- **Supplied information**:

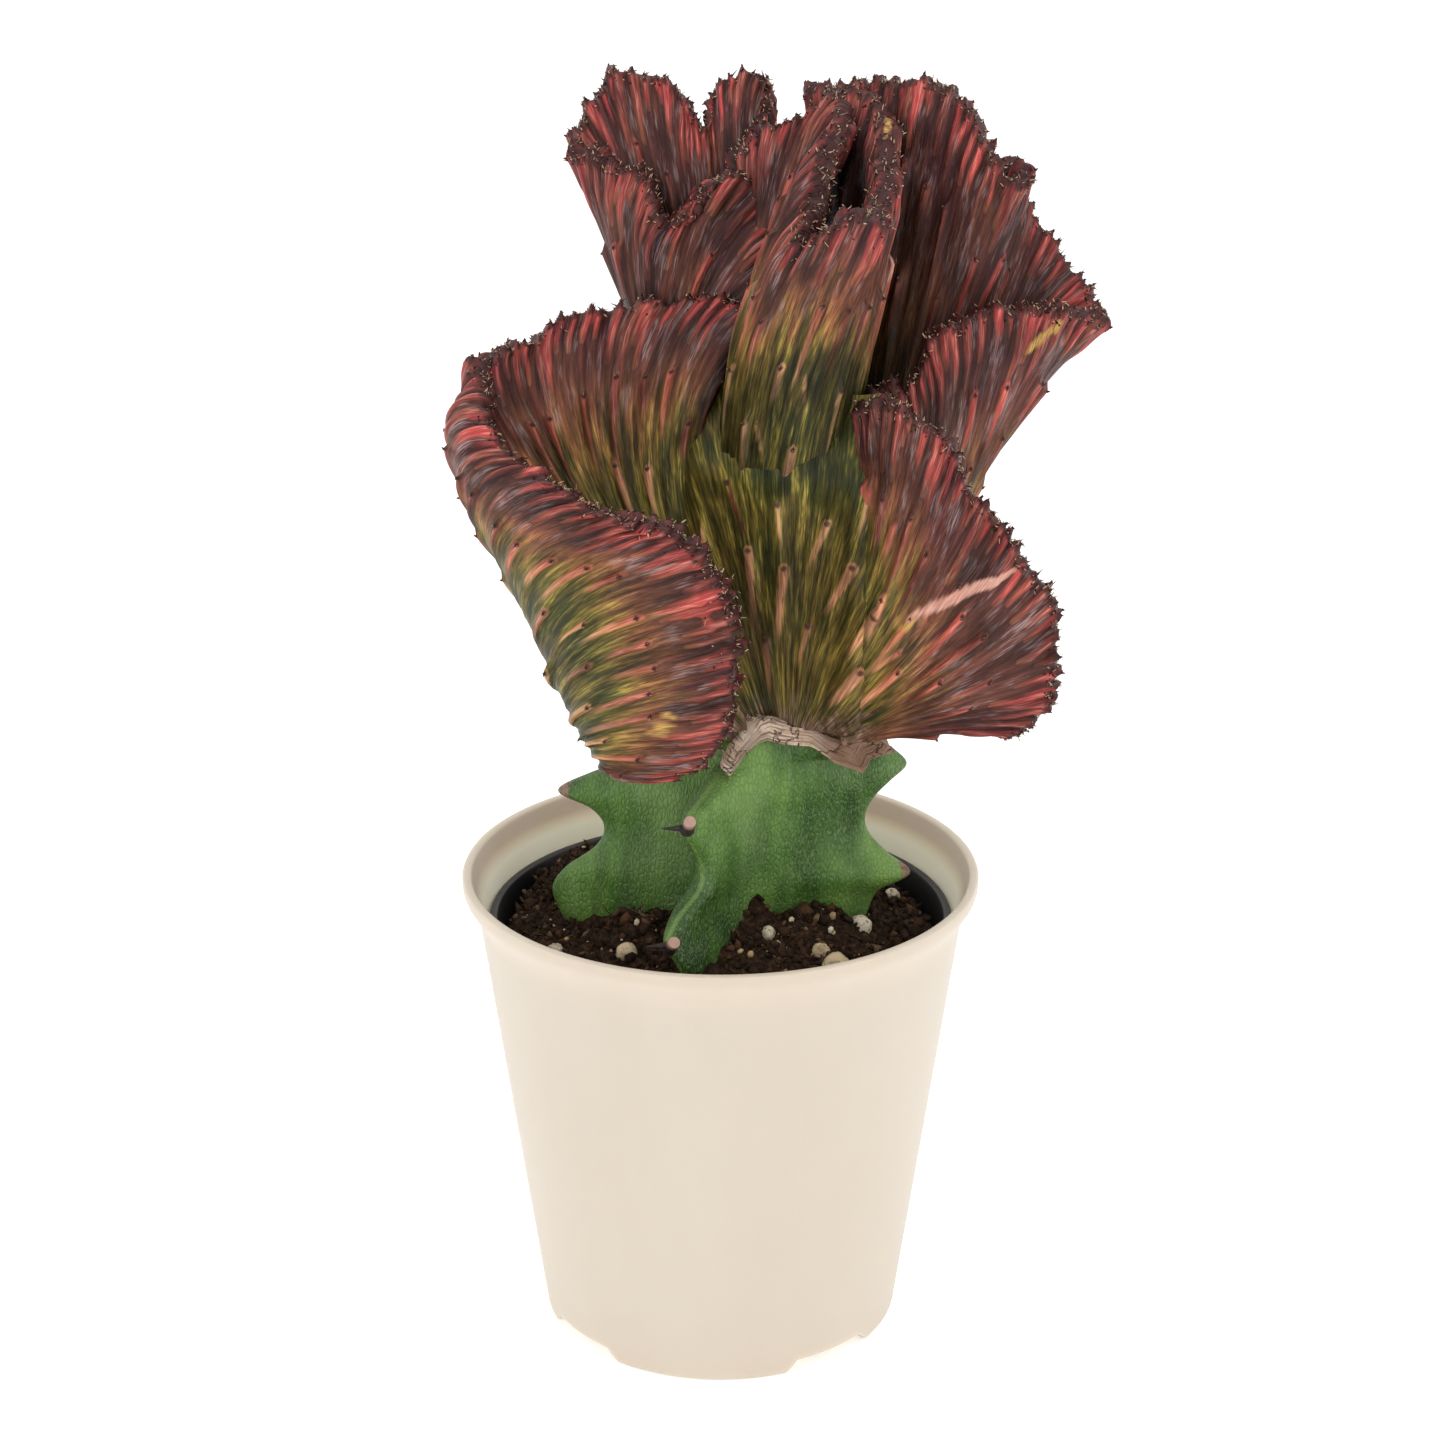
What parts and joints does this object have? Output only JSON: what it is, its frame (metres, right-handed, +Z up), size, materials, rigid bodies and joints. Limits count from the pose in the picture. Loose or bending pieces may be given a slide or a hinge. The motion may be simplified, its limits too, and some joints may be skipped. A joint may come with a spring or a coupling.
{
  "type": "potted coral cactus",
  "caption": "Grafted crested coral cactus: a fan-folded crest on a winged green rootstock, potted in soil inside a round cream plastic pot.",
  "frame": {"origin": "centre of the pot's underside, on the surface that the pot stands on", "axes": "+Z up along the axis of the pot, -Y towards the side that the picture shows, +X to the right of that view"},
  "size_m": [0.1856, 0.152, 0.3678],
  "materials": {
    "outer_pot": "satin cream plastic",
    "nursery_pot": "matt black plastic",
    "soil": "dark crumbly peat and bark",
    "perlite": "rough pale grains",
    "rootstock": "waxy green plant skin",
    "graft_collar": "dry corky callus",
    "crest": "ribbed maroon and green plant skin"
  },
  "bodies": {
    "root": {"outer_pot": "outer_pot", "nursery_pot": "nursery_pot", "soil": "soil", "rootstock": "rootstock", "graft_collar": "graft_collar", "crest": "crest", "perlite_01": "perlite", "perlite_02": "perlite", "perlite_03": "perlite", "perlite_04": "perlite", "perlite_05": "perlite", "perlite_06": "perlite", "perlite_07": "perlite", "perlite_08": "perlite", "perlite_09": "perlite", "perlite_10": "perlite", "perlite_11": "perlite", "perlite_12": "perlite"}
  },
  "joints": []
}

- **Given request**: Extract each line of the material exactly as it stands.

- **Solution below**:
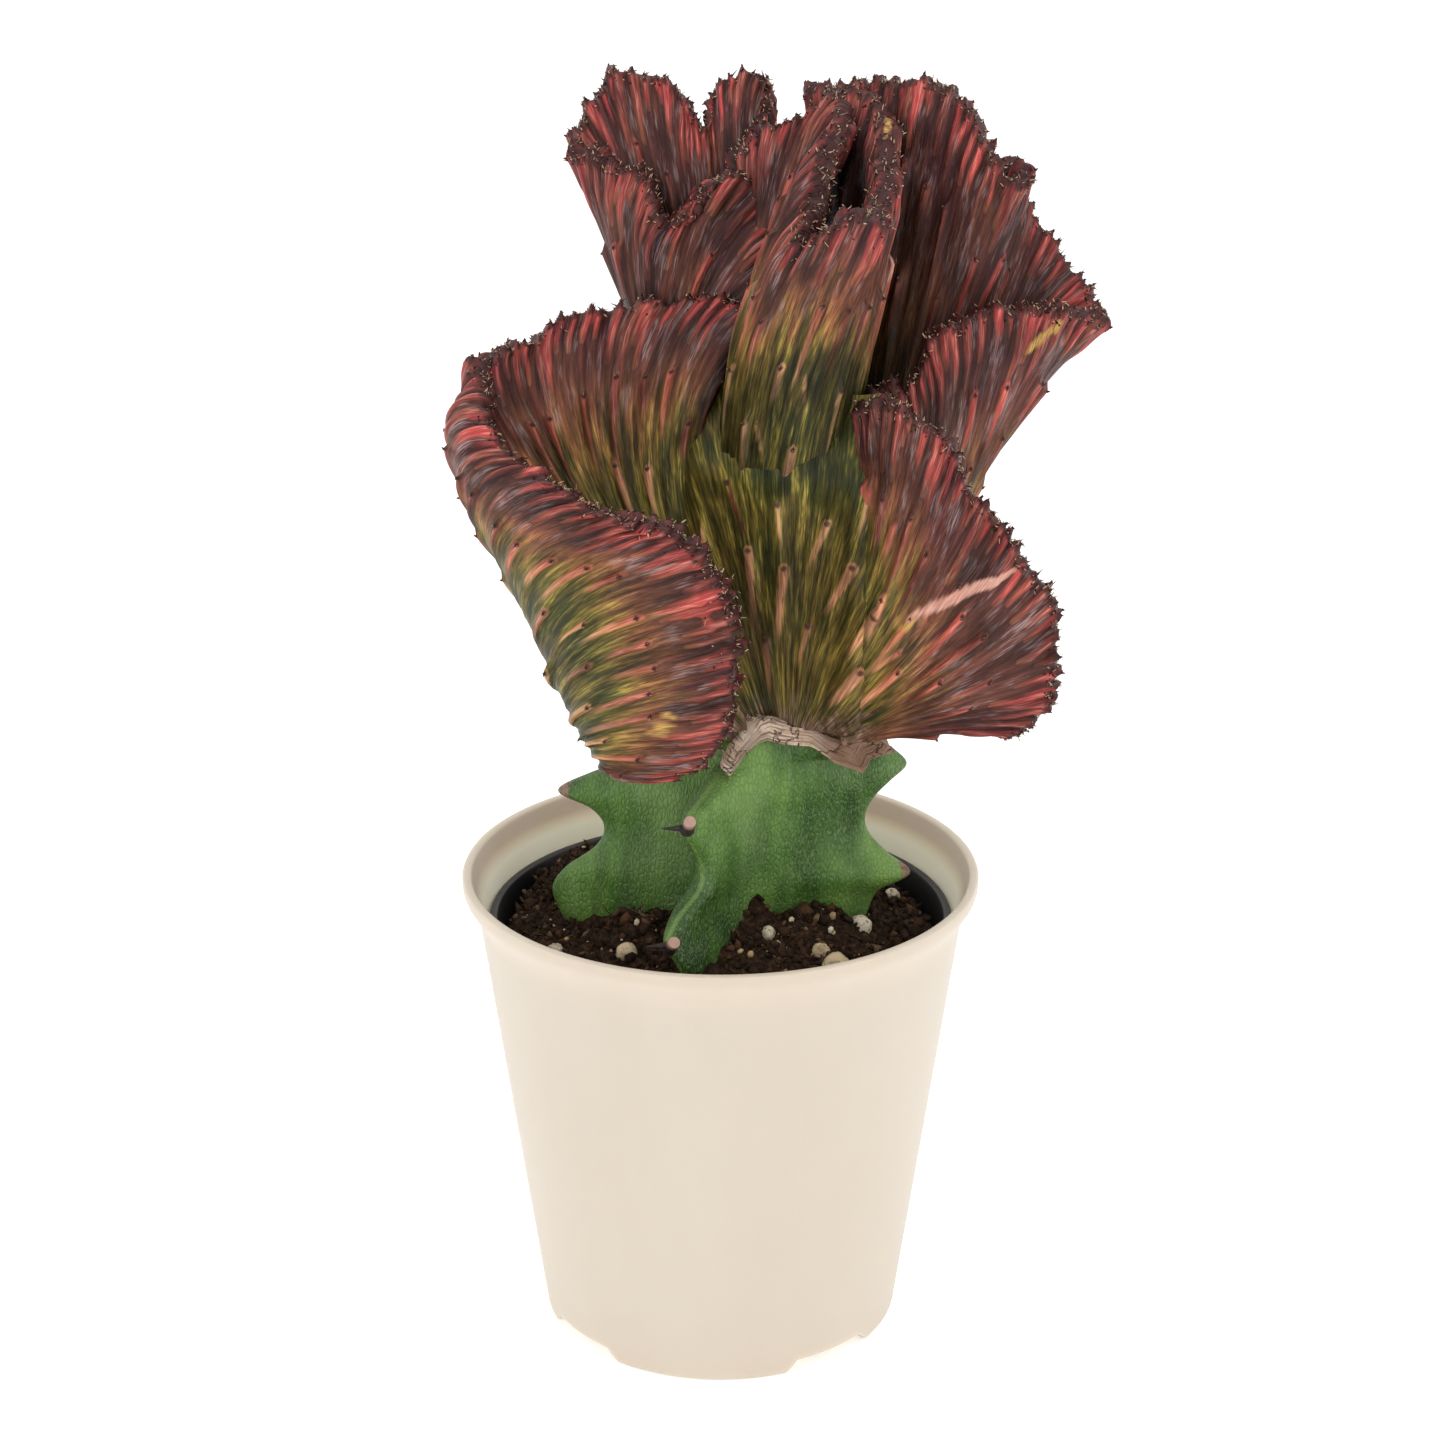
What parts and joints does this object have? Output only JSON: what it is, its frame (metres, right-handed, +Z up), size, materials, rigid bodies and joints. Limits count from the pose in the picture. Loose or bending pieces may be given a slide or a hinge. The motion may be simplified, its limits too, and some joints may be skipped. A joint may come with a spring or a coupling.
{
  "type": "potted coral cactus",
  "caption": "Grafted crested coral cactus: a fan-folded crest on a winged green rootstock, potted in soil inside a round cream plastic pot.",
  "frame": {"origin": "centre of the pot's underside, on the surface that the pot stands on", "axes": "+Z up along the axis of the pot, -Y towards the side that the picture shows, +X to the right of that view"},
  "size_m": [0.1856, 0.152, 0.3678],
  "materials": {
    "outer_pot": "satin cream plastic",
    "nursery_pot": "matt black plastic",
    "soil": "dark crumbly peat and bark",
    "perlite": "rough pale grains",
    "rootstock": "waxy green plant skin",
    "graft_collar": "dry corky callus",
    "crest": "ribbed maroon and green plant skin"
  },
  "bodies": {
    "root": {"outer_pot": "outer_pot", "nursery_pot": "nursery_pot", "soil": "soil", "rootstock": "rootstock", "graft_collar": "graft_collar", "crest": "crest", "perlite_01": "perlite", "perlite_02": "perlite", "perlite_03": "perlite", "perlite_04": "perlite", "perlite_05": "perlite", "perlite_06": "perlite", "perlite_07": "perlite", "perlite_08": "perlite", "perlite_09": "perlite", "perlite_10": "perlite", "perlite_11": "perlite", "perlite_12": "perlite"}
  },
  "joints": []
}